(ENTRIES PROVIDED)

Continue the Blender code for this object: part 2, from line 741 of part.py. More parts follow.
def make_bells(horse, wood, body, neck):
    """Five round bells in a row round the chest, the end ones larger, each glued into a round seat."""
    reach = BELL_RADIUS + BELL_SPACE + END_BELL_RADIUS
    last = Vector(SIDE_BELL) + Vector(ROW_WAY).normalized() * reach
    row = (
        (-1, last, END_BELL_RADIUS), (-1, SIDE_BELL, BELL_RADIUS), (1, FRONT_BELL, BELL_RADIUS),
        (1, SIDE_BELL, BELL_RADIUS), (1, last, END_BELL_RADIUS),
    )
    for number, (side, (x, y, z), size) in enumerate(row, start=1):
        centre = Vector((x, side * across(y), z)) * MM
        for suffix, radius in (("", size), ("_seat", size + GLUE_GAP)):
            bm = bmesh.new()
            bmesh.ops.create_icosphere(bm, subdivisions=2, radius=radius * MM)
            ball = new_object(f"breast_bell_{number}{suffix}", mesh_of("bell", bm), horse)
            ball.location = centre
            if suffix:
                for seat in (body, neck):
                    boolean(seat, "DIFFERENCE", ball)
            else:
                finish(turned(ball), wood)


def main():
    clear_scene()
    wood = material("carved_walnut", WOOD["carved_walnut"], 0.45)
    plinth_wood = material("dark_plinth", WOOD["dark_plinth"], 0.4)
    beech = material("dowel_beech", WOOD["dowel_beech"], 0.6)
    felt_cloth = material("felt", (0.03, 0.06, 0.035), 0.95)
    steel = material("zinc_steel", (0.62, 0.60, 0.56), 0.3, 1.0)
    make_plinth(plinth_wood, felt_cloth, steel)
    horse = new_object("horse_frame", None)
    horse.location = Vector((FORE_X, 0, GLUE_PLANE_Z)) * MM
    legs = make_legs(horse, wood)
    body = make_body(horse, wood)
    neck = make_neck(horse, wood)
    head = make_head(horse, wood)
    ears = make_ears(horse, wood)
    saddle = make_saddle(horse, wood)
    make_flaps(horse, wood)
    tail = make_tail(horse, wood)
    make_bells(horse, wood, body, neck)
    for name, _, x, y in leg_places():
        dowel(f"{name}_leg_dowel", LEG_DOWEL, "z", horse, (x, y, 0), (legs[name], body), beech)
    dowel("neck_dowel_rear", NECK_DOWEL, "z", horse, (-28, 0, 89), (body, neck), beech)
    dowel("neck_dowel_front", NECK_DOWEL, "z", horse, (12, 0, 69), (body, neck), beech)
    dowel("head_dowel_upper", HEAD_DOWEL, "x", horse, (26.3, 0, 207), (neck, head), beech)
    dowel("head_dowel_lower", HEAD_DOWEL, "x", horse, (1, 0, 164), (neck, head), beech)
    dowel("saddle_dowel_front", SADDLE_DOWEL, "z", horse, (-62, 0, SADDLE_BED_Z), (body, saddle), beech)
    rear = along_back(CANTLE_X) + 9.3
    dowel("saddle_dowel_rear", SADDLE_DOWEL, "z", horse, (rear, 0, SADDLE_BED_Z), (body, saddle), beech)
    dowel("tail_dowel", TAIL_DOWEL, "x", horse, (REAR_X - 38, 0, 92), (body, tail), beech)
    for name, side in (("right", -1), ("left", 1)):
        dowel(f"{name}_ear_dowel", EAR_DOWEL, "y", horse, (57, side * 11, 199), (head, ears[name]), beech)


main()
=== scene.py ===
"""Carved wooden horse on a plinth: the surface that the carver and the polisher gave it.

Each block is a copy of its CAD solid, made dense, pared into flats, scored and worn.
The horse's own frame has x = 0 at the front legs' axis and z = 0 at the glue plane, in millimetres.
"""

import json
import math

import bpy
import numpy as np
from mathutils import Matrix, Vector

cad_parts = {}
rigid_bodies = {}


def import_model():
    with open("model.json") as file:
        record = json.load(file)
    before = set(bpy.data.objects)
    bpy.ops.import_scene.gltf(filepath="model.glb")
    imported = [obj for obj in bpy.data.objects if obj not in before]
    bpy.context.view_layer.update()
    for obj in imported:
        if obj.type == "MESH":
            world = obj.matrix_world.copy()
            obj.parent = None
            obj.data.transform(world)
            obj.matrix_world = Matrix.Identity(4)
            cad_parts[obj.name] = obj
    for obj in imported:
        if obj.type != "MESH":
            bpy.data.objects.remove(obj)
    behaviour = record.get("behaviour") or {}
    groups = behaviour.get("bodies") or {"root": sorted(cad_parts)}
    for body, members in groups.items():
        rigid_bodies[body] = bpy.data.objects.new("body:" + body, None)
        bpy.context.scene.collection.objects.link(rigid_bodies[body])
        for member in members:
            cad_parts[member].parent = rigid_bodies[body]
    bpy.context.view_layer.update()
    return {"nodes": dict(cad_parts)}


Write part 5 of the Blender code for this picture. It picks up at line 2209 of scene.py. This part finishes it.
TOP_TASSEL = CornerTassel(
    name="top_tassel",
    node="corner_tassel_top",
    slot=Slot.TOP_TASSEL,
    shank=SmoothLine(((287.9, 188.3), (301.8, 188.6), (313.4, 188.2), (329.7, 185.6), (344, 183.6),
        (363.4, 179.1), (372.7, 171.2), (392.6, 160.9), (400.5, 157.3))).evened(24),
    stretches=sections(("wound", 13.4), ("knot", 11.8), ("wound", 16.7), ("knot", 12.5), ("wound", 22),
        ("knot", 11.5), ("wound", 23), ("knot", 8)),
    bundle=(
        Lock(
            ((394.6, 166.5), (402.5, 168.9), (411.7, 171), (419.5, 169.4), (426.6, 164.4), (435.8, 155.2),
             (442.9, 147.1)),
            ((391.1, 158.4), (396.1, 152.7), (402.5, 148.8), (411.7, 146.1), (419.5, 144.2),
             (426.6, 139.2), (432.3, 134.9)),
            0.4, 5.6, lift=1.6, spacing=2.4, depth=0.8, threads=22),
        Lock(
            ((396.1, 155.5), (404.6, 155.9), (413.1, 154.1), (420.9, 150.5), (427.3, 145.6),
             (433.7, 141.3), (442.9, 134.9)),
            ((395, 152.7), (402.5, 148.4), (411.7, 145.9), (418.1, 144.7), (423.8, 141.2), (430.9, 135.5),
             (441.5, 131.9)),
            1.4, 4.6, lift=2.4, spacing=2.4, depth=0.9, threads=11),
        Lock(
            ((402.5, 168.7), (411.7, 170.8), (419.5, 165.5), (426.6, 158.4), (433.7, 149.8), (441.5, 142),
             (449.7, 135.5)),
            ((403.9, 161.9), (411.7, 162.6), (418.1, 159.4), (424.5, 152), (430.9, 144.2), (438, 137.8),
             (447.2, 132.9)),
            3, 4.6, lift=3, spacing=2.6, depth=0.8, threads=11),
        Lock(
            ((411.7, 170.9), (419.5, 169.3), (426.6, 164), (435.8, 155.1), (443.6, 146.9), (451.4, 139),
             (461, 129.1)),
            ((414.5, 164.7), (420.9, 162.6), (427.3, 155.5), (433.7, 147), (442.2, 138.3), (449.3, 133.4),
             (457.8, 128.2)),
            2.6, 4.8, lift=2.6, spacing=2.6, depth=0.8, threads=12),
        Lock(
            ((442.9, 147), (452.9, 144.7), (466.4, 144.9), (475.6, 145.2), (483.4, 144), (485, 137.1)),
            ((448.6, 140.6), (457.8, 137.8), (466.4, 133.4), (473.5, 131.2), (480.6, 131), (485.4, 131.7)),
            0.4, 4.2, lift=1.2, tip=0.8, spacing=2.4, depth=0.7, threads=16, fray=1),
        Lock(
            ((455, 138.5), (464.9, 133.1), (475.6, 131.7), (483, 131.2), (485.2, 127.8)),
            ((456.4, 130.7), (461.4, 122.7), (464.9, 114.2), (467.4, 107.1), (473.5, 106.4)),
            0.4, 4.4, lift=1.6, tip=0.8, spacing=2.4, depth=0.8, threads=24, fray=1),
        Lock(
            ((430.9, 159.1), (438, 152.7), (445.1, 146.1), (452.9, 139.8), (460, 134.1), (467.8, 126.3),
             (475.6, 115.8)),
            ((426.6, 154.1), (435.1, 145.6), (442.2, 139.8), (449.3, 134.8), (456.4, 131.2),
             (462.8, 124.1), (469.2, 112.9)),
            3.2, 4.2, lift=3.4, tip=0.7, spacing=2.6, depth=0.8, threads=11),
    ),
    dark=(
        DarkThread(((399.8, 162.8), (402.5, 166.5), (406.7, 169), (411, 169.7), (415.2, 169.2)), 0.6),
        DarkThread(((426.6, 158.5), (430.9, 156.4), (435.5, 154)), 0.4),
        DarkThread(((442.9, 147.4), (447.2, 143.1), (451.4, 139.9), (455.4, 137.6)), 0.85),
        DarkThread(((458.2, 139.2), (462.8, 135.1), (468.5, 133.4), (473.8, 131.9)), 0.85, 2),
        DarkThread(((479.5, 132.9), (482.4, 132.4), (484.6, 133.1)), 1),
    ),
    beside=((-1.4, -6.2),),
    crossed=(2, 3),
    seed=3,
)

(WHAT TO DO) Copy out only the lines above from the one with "before = set(bpy.data.objects)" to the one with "bpy.data.objects.remove(obj)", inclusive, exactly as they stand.

(RESPONSE)
    before = set(bpy.data.objects)
    bpy.ops.import_scene.gltf(filepath="model.glb")
    imported = [obj for obj in bpy.data.objects if obj not in before]
    bpy.context.view_layer.update()
    for obj in imported:
        if obj.type == "MESH":
            world = obj.matrix_world.copy()
            obj.parent = None
            obj.data.transform(world)
            obj.matrix_world = Matrix.Identity(4)
            cad_parts[obj.name] = obj
    for obj in imported:
        if obj.type != "MESH":
            bpy.data.objects.remove(obj)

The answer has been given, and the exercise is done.